> WORK REQUIRED
Only the lines from the line with "middle, and each" through the line with "cad_parts[node].hide_render = cad_parts[node].hide_viewport" should be copied, exactly as they appear, with both ends kept.

> DATASET SECTION

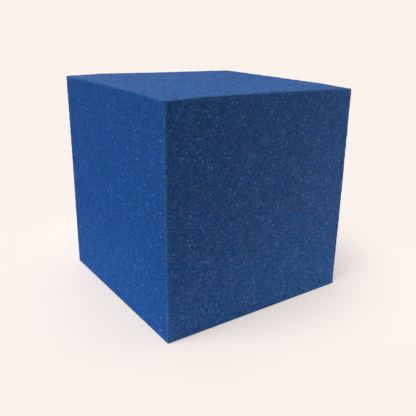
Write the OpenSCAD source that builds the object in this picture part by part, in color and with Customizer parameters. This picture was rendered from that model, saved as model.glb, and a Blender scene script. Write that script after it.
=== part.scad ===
/* [Block] */
// Width of the block, along X, in millimetres
block_w = 203; // [60:1:600]
// Depth of the block, along Y
block_d = 198; // [60:1:600]
// Height of the block, along Z
block_h = 203; // [60:1:600]

/* [Cut edges] */
// Radius to which a cut edge of open-celled foam softens
edge_r = 1.5; // [0.5:0.1:12]
// Straight sides in a full turn of that radius
edge_sides = 48; // [24:4:96]

/* [Foam] */
// Red, green and blue of the dyed foam
foam_colour = [0.15, 0.31, 0.56]; // [0:0.01:1]

/* [Hidden] */
// How far a corner arc passes the straight sides that trim it, so that it crosses them cleanly
arc_overlap = 0.01;
// How far a prism runs past the block at each end, where the other two prisms cut it off
end_overlap = 1;

// A rectangle centred on the origin, with its four corners rounded to edge_r.
module rounded_rectangle(w, d) {
    intersection() {
        square([w, d], center = true);
        union() {
            square([w - 2 * edge_r, d], center = true);
            square([w, d - 2 * edge_r], center = true);
            for (x = [-1, 1], y = [-1, 1])
                translate([x * (w / 2 - edge_r), y * (d / 2 - edge_r)])
                    circle(r = edge_r + arc_overlap, $fn = edge_sides);
        }
    }
}

// An upright prism whose four long edges are rounded, centred on the origin.
module rounded_prism(w, d, length) {
    linear_extrude(height = length + 2 * end_overlap, center = true)
        rounded_rectangle(w, d);
}

// One solid piece of foam, cut flat on all six sides. Three prisms cross at its middle, and each
// rounds the four edges that run its own way. The block stands on the origin's plane.
module foam_block() {
    color(foam_colour)
        translate([0, 0, block_h / 2])
            intersection() {
                rounded_prism(block_w, block_d, block_h);
                rotate([90, 0, 0]) rounded_prism(block_w, block_h, block_d);
                rotate([90, 0, 90]) rounded_prism(block_d, block_h, block_w);
            }
}

foam_block();
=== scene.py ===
"""The looks of a cut foam block: its mesh, its open-celled foam, a pale floor and soft studio light."""

import math

import bpy
import numpy as np
from mathutils import Matrix, Vector, noise


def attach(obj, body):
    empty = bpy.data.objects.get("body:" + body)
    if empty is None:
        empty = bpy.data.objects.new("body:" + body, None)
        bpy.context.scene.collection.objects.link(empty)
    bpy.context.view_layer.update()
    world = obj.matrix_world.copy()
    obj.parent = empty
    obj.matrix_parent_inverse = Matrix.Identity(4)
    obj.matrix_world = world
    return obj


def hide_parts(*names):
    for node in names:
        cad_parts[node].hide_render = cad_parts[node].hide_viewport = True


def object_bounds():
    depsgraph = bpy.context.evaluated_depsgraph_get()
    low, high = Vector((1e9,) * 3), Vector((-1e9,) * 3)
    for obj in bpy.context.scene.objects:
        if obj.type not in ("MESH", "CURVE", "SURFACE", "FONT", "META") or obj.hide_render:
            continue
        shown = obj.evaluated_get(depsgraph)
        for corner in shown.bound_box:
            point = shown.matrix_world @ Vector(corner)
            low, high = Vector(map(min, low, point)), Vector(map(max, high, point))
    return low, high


MM = 0.001

# ---- camera: angles in degrees, lengths in block heights from the middle of the block
CAMERA_AZIMUTH = -34.86
CAMERA_ELEVATION = 18.88
CAMERA_ROLL = 0.93
CAMERA_DISTANCE = 2.642
AIM_RIGHT = 0.0263
AIM_UP = -0.133
LENS_MM = 45.11

# ---- how far each cut strays from square, in degrees: its turn about z, and its lean up the side;
# ---- for the top, its slope along x and along y
LEFT_CUT = (0.22, 0.02)
RIGHT_CUT = (0.67, -0.03)
FRONT_CUT = (0.75, 0.35)
BACK_CUT = (0.14, 0.19)
TOP_CUT = (-0.47, 0.56)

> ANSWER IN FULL
// One solid piece of foam, cut flat on all six sides. Three prisms cross at its middle, and each
// rounds the four edges that run its own way. The block stands on the origin's plane.
module foam_block() {
    color(foam_colour)
        translate([0, 0, block_h / 2])
            intersection() {
                rounded_prism(block_w, block_d, block_h);
                rotate([90, 0, 0]) rounded_prism(block_w, block_h, block_d);
                rotate([90, 0, 90]) rounded_prism(block_d, block_h, block_w);
            }
}

foam_block();
=== scene.py ===
"""The looks of a cut foam block: its mesh, its open-celled foam, a pale floor and soft studio light."""

import math

import bpy
import numpy as np
from mathutils import Matrix, Vector, noise


def attach(obj, body):
    empty = bpy.data.objects.get("body:" + body)
    if empty is None:
        empty = bpy.data.objects.new("body:" + body, None)
        bpy.context.scene.collection.objects.link(empty)
    bpy.context.view_layer.update()
    world = obj.matrix_world.copy()
    obj.parent = empty
    obj.matrix_parent_inverse = Matrix.Identity(4)
    obj.matrix_world = world
    return obj


def hide_parts(*names):
    for node in names:
        cad_parts[node].hide_render = cad_parts[node].hide_viewport = True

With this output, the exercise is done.